I moved to Princeton University Press in 2001 and was looking at the titles in the Princeton Landmarks in Mathematics series (also a series of classic books that had been published in another series or that had gone out of print) and thought again about the Ford & Fulkerson. It really bothered me that I had not followed through on finding the copyright holder. In 2004 I was visiting David Williamson at Cornell and he suggested putting the Ford & Fulkerson back in print. I started to tell him my long history with this book and he told me he didn’t think it would be a problem since Princeton University Press had published the book. Since the book was out of print, I had no record of it. What a wonderful surprise that was!

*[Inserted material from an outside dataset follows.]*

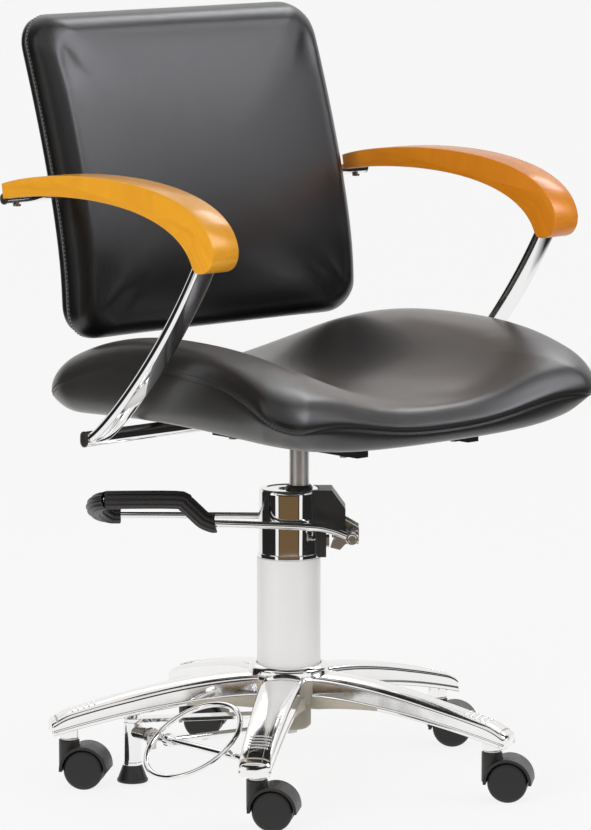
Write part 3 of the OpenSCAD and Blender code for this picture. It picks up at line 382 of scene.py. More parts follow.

The next thing I had to do was actually find a copy of the book. Although this might sound ridiculous, we did not have one in our warehouse and there were no copies in the Princeton University library. I began to think it was just not meant for this book to be in print. Once again, I drifted away from the project. In 2008 I was back at Cornell and met Bob Bland who also suggested I put the Ford & Fulkerson back in print. I started to tell my long, sad story but he stopped me in mid-sentence and handed me a copy of the book. I had run out of excuses. We had a wonderful conversation and he told me that Fulkerson had been his advisor. Bob and James Orlin have written a wonderful new foreword which describes the continued importance of this book and its many applications, almost 50 years after it was originally published. If there are any other Princeton University Press books that you would like to see back in print, let us know.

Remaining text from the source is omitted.